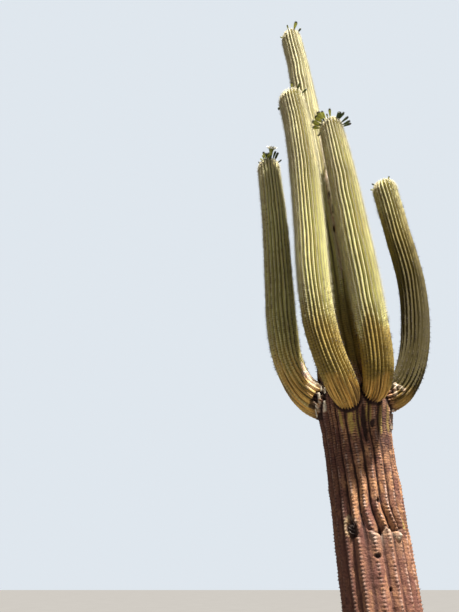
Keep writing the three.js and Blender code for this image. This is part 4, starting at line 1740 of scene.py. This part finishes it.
class SAGUARO_OT_flower(bpy.types.Operator):
    """Open the one flower on the left arm"""

    bl_idname = "saguaro.flower"
    bl_label = "Flower"

    def execute(self, context):
        limb = limbs()[FLOWER["limb"]]
        root, heading = stood_on_dome(limb, math.radians(FLOWER["bearing"]), math.radians(FLOWER["tilt"]))
        axes = (root, *axes_round(heading, 0.0), heading, FLOWER["length"] + BUD_SUNK)

        tube = taken_apart(ring_body("tube_pattern", 2 * BUD_SIDES, FLOWER_TUBE))
        scales = bud_scales(FLOWER_TUBE, first=0.30, last=0.84)
        green = [one_copy(tube, *axes), one_copy(scales, *axes)]
        points, triangles = merged(green)
        tones = np.repeat([GREEN_TONE, SCALE_TONE], [len(part[1]) for part in green])
        piece = joined_mesh("flower_tube", points, triangles, tones)
        finish_piece(piece, BUD_MATERIALS[:2], "buds")

        piece = joined_mesh("flower_petals", *one_copy(self.petals(), *axes))
        finish_piece(piece, ["petal_white"], "petals")

        piece = joined_mesh("flower_stamens", *one_copy(self.stamens(), *axes))
        finish_piece(piece, ["stamen_yellow"], "petals")
        return {"FINISHED"}

    def petals(self):
        """Three rows of petals, the outer ones lying wide and the inner ones more upright."""
        pattern = taken_apart(tongue(
            "petal_pattern", rows=7, width=0.42, length=1.0, curl=-0.25, thickness=0.03))
        parts = []
        for row, (count, lean, length) in enumerate(PETAL_ROWS):
            for number in range(count):
                turn = 2 * math.pi * (number + 0.5 * row) / count
                outward = spoke(turn)
                swing = math.radians(lean + 6 * math.sin(5 * turn))
                up = outward * math.sin(swing) + UP * math.cos(swing)
                out = UP * math.sin(swing) - outward * math.cos(swing)
                place = outward * (PETAL_RING - PETAL_RING_STEP * row) + UP * PETAL_ROOT
                parts.append(one_copy(pattern, place, np.cross(up, out), up, out, length * PETAL_SIZE))
        return merged(parts)

    def stamens(self):
        """A crowd of yellow threads in the mouth of the flower."""
        chance = np.random.default_rng(STAMEN_CHOICES)
        points, triangles = one_spine()
        thread = (points * (1, 1, -1) + UP, triangles[:, ::-1])
        width = STAMEN_WIDTH
        parts = []
        for number in range(STAMENS):
            share = math.sqrt((number + 0.5) / STAMENS)
            outward = spoke(number * GOLDEN_TURN)
            heading = unit(outward * STAMEN_SPREAD * share + UP)
            side, other = axes_round(heading, 0.0)
            reach = chance.uniform(*STAMEN_LENGTHS)
            place = outward * MOUTH_RADIUS * share + UP * MOUTH_FLOOR
            parts.append(one_copy(thread, place, side * width, other * width, heading * reach))
        return merged(parts)


# Stage

SUN_BEARING = 34.0
SUN_HEIGHT = 63.0
SUN_STRENGTH = 14.0
SUN_SOFTNESS = 3.0
SUN_COLOUR = (1.0, 0.97, 0.91)
FILL_COLOUR = (0.80, 0.88, 1.0)
FILL_STRENGTH = 0.145
BACKDROP_COLOUR = (0.78, 0.84, 0.90)
BACKDROP_STRENGTH = 0.95
FLOOR_SIZE = 160.0
FLOOR_DARK = (0.150, 0.145, 0.140)
FLOOR_PALE = (0.165, 0.160, 0.155)
VIEW_DEPTH = 400


class SAGUARO_OT_stage(bpy.types.Operator):
    """Set the camera, the pale floor and the soft light"""

    bl_idname = "saguaro.stage"
    bl_label = "Stage"

    def execute(self, context):
        self.camera(context.scene)
        self.sun()
        self.sky(context.scene)
        self.floor()
        context.scene.view_settings.view_transform = "Standard"
        return {"FINISHED"}

    def camera(self, scene):
        bpy.ops.object.camera_add(location=CAMERA_PLACE, rotation=(math.radians(90 + CAMERA_TILT), 0, 0))
        camera = bpy.context.object
        camera.name = "camera"
        camera.data.lens = CAMERA_LENS
        camera.data.sensor_width = SENSOR
        camera.data.clip_end = VIEW_DEPTH
        scene.camera = camera

    def sun(self):
        bpy.ops.object.light_add(type="SUN")
        sun = bpy.context.object
        sun.name = "sun"
        sun.data.energy = SUN_STRENGTH
        sun.data.angle = math.radians(SUN_SOFTNESS)
        sun.data.color = SUN_COLOUR
        bearing = math.radians(SUN_BEARING)
        height = math.radians(SUN_HEIGHT)
        flat = math.cos(height)
        towards = Vector((flat * math.sin(bearing), -flat * math.cos(bearing), math.sin(height)))
        sun.rotation_euler = towards.to_track_quat("Z", "Y").to_euler()

    def sky(self, scene):
        world = bpy.data.worlds.new("studio")
        scene.world = world
        world.use_nodes = True
        nodes = world.node_tree.nodes
        links = world.node_tree.links
        fill = nodes["Background"]
        backdrop = nodes.new("ShaderNodeBackground")
        lights = ((fill, FILL_COLOUR, FILL_STRENGTH), (backdrop, BACKDROP_COLOUR, BACKDROP_STRENGTH))
        for light, colour_of_light, strength in lights:
            light.inputs["Color"].default_value = (*colour_of_light, 1)
            light.inputs["Strength"].default_value = strength
        path = nodes.new("ShaderNodeLightPath")
        mix = nodes.new("ShaderNodeMixShader")
        links.new(path.outputs["Is Camera Ray"], mix.inputs[0])
        links.new(fill.outputs[0], mix.inputs[1])
        links.new(backdrop.outputs[0], mix.inputs[2])
        links.new(mix.outputs[0], nodes["World Output"].inputs["Surface"])

    def floor(self):
        bpy.ops.object.select_all(action="DESELECT")
        bpy.ops.mesh.primitive_plane_add(size=FLOOR_SIZE)
        floor = named("floor")
        shader = Shader("floor_pale", roughness=0.9, specular=0.1)
        shader.colour(shader.mix(shader.noise(0.7, 2), FLOOR_DARK, FLOOR_PALE))
        floor.data.materials.append(shader.material)


class SAGUARO_PT_panel(bpy.types.Panel):
    """The steps of the plant in the sidebar"""

    bl_label = "Saguaro cactus"
    bl_space_type = "VIEW_3D"
    bl_region_type = "UI"
    bl_category = "Saguaro"

    def draw(self, context):
        for group in (context.scene.saguaro_sizes, context.scene.saguaro_colours):
            for name in group.__annotations__:
                self.layout.prop(group, name)
        for step in STEPS:
            self.layout.operator(step.bl_idname)


STEPS = (
    SAGUARO_OT_materials,
    SAGUARO_OT_trunk,
    SAGUARO_OT_arms,
    SAGUARO_OT_plates,
    SAGUARO_OT_pads,
    SAGUARO_OT_spines,
    SAGUARO_OT_buds,
    SAGUARO_OT_flower,
    SAGUARO_OT_stage,
)
CLASSES = (SaguaroSizes, SaguaroColours, *STEPS, SAGUARO_PT_panel)


def register():
    for each in CLASSES:
        bpy.utils.register_class(each)
    bpy.types.Scene.saguaro_sizes = PointerProperty(type=SaguaroSizes)
    bpy.types.Scene.saguaro_colours = PointerProperty(type=SaguaroColours)


def unregister():
    del bpy.types.Scene.saguaro_colours
    del bpy.types.Scene.saguaro_sizes
    for each in reversed(CLASSES):
        bpy.utils.unregister_class(each)


def main():
    register()
    bpy.ops.saguaro.materials()
    bpy.ops.saguaro.trunk()
    bpy.ops.saguaro.arms()
    bpy.ops.saguaro.plates()
    bpy.ops.saguaro.pads()
    bpy.ops.saguaro.spines()
    bpy.ops.saguaro.buds()
    bpy.ops.saguaro.flower()
    bpy.ops.saguaro.stage()


if __name__ == "__main__":
    main()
__________________________________________________
Set problem: Reproduce the entire listing word for word.

Task result:
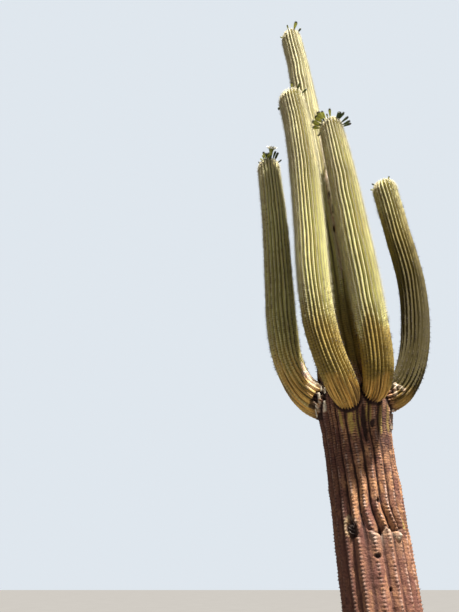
Keep writing the three.js and Blender code for this image. This is part 4, starting at line 1740 of scene.py. This part finishes it.
class SAGUARO_OT_flower(bpy.types.Operator):
    """Open the one flower on the left arm"""

    bl_idname = "saguaro.flower"
    bl_label = "Flower"

    def execute(self, context):
        limb = limbs()[FLOWER["limb"]]
        root, heading = stood_on_dome(limb, math.radians(FLOWER["bearing"]), math.radians(FLOWER["tilt"]))
        axes = (root, *axes_round(heading, 0.0), heading, FLOWER["length"] + BUD_SUNK)

        tube = taken_apart(ring_body("tube_pattern", 2 * BUD_SIDES, FLOWER_TUBE))
        scales = bud_scales(FLOWER_TUBE, first=0.30, last=0.84)
        green = [one_copy(tube, *axes), one_copy(scales, *axes)]
        points, triangles = merged(green)
        tones = np.repeat([GREEN_TONE, SCALE_TONE], [len(part[1]) for part in green])
        piece = joined_mesh("flower_tube", points, triangles, tones)
        finish_piece(piece, BUD_MATERIALS[:2], "buds")

        piece = joined_mesh("flower_petals", *one_copy(self.petals(), *axes))
        finish_piece(piece, ["petal_white"], "petals")

        piece = joined_mesh("flower_stamens", *one_copy(self.stamens(), *axes))
        finish_piece(piece, ["stamen_yellow"], "petals")
        return {"FINISHED"}

    def petals(self):
        """Three rows of petals, the outer ones lying wide and the inner ones more upright."""
        pattern = taken_apart(tongue(
            "petal_pattern", rows=7, width=0.42, length=1.0, curl=-0.25, thickness=0.03))
        parts = []
        for row, (count, lean, length) in enumerate(PETAL_ROWS):
            for number in range(count):
                turn = 2 * math.pi * (number + 0.5 * row) / count
                outward = spoke(turn)
                swing = math.radians(lean + 6 * math.sin(5 * turn))
                up = outward * math.sin(swing) + UP * math.cos(swing)
                out = UP * math.sin(swing) - outward * math.cos(swing)
                place = outward * (PETAL_RING - PETAL_RING_STEP * row) + UP * PETAL_ROOT
                parts.append(one_copy(pattern, place, np.cross(up, out), up, out, length * PETAL_SIZE))
        return merged(parts)

    def stamens(self):
        """A crowd of yellow threads in the mouth of the flower."""
        chance = np.random.default_rng(STAMEN_CHOICES)
        points, triangles = one_spine()
        thread = (points * (1, 1, -1) + UP, triangles[:, ::-1])
        width = STAMEN_WIDTH
        parts = []
        for number in range(STAMENS):
            share = math.sqrt((number + 0.5) / STAMENS)
            outward = spoke(number * GOLDEN_TURN)
            heading = unit(outward * STAMEN_SPREAD * share + UP)
            side, other = axes_round(heading, 0.0)
            reach = chance.uniform(*STAMEN_LENGTHS)
            place = outward * MOUTH_RADIUS * share + UP * MOUTH_FLOOR
            parts.append(one_copy(thread, place, side * width, other * width, heading * reach))
        return merged(parts)


# Stage

SUN_BEARING = 34.0
SUN_HEIGHT = 63.0
SUN_STRENGTH = 14.0
SUN_SOFTNESS = 3.0
SUN_COLOUR = (1.0, 0.97, 0.91)
FILL_COLOUR = (0.80, 0.88, 1.0)
FILL_STRENGTH = 0.145
BACKDROP_COLOUR = (0.78, 0.84, 0.90)
BACKDROP_STRENGTH = 0.95
FLOOR_SIZE = 160.0
FLOOR_DARK = (0.150, 0.145, 0.140)
FLOOR_PALE = (0.165, 0.160, 0.155)
VIEW_DEPTH = 400


class SAGUARO_OT_stage(bpy.types.Operator):
    """Set the camera, the pale floor and the soft light"""

    bl_idname = "saguaro.stage"
    bl_label = "Stage"

    def execute(self, context):
        self.camera(context.scene)
        self.sun()
        self.sky(context.scene)
        self.floor()
        context.scene.view_settings.view_transform = "Standard"
        return {"FINISHED"}

    def camera(self, scene):
        bpy.ops.object.camera_add(location=CAMERA_PLACE, rotation=(math.radians(90 + CAMERA_TILT), 0, 0))
        camera = bpy.context.object
        camera.name = "camera"
        camera.data.lens = CAMERA_LENS
        camera.data.sensor_width = SENSOR
        camera.data.clip_end = VIEW_DEPTH
        scene.camera = camera

    def sun(self):
        bpy.ops.object.light_add(type="SUN")
        sun = bpy.context.object
        sun.name = "sun"
        sun.data.energy = SUN_STRENGTH
        sun.data.angle = math.radians(SUN_SOFTNESS)
        sun.data.color = SUN_COLOUR
        bearing = math.radians(SUN_BEARING)
        height = math.radians(SUN_HEIGHT)
        flat = math.cos(height)
        towards = Vector((flat * math.sin(bearing), -flat * math.cos(bearing), math.sin(height)))
        sun.rotation_euler = towards.to_track_quat("Z", "Y").to_euler()

    def sky(self, scene):
        world = bpy.data.worlds.new("studio")
        scene.world = world
        world.use_nodes = True
        nodes = world.node_tree.nodes
        links = world.node_tree.links
        fill = nodes["Background"]
        backdrop = nodes.new("ShaderNodeBackground")
        lights = ((fill, FILL_COLOUR, FILL_STRENGTH), (backdrop, BACKDROP_COLOUR, BACKDROP_STRENGTH))
        for light, colour_of_light, strength in lights:
            light.inputs["Color"].default_value = (*colour_of_light, 1)
            light.inputs["Strength"].default_value = strength
        path = nodes.new("ShaderNodeLightPath")
        mix = nodes.new("ShaderNodeMixShader")
        links.new(path.outputs["Is Camera Ray"], mix.inputs[0])
        links.new(fill.outputs[0], mix.inputs[1])
        links.new(backdrop.outputs[0], mix.inputs[2])
        links.new(mix.outputs[0], nodes["World Output"].inputs["Surface"])

    def floor(self):
        bpy.ops.object.select_all(action="DESELECT")
        bpy.ops.mesh.primitive_plane_add(size=FLOOR_SIZE)
        floor = named("floor")
        shader = Shader("floor_pale", roughness=0.9, specular=0.1)
        shader.colour(shader.mix(shader.noise(0.7, 2), FLOOR_DARK, FLOOR_PALE))
        floor.data.materials.append(shader.material)


class SAGUARO_PT_panel(bpy.types.Panel):
    """The steps of the plant in the sidebar"""

    bl_label = "Saguaro cactus"
    bl_space_type = "VIEW_3D"
    bl_region_type = "UI"
    bl_category = "Saguaro"

    def draw(self, context):
        for group in (context.scene.saguaro_sizes, context.scene.saguaro_colours):
            for name in group.__annotations__:
                self.layout.prop(group, name)
        for step in STEPS:
            self.layout.operator(step.bl_idname)


STEPS = (
    SAGUARO_OT_materials,
    SAGUARO_OT_trunk,
    SAGUARO_OT_arms,
    SAGUARO_OT_plates,
    SAGUARO_OT_pads,
    SAGUARO_OT_spines,
    SAGUARO_OT_buds,
    SAGUARO_OT_flower,
    SAGUARO_OT_stage,
)
CLASSES = (SaguaroSizes, SaguaroColours, *STEPS, SAGUARO_PT_panel)


def register():
    for each in CLASSES:
        bpy.utils.register_class(each)
    bpy.types.Scene.saguaro_sizes = PointerProperty(type=SaguaroSizes)
    bpy.types.Scene.saguaro_colours = PointerProperty(type=SaguaroColours)


def unregister():
    del bpy.types.Scene.saguaro_colours
    del bpy.types.Scene.saguaro_sizes
    for each in reversed(CLASSES):
        bpy.utils.unregister_class(each)


def main():
    register()
    bpy.ops.saguaro.materials()
    bpy.ops.saguaro.trunk()
    bpy.ops.saguaro.arms()
    bpy.ops.saguaro.plates()
    bpy.ops.saguaro.pads()
    bpy.ops.saguaro.spines()
    bpy.ops.saguaro.buds()
    bpy.ops.saguaro.flower()
    bpy.ops.saguaro.stage()


if __name__ == "__main__":
    main()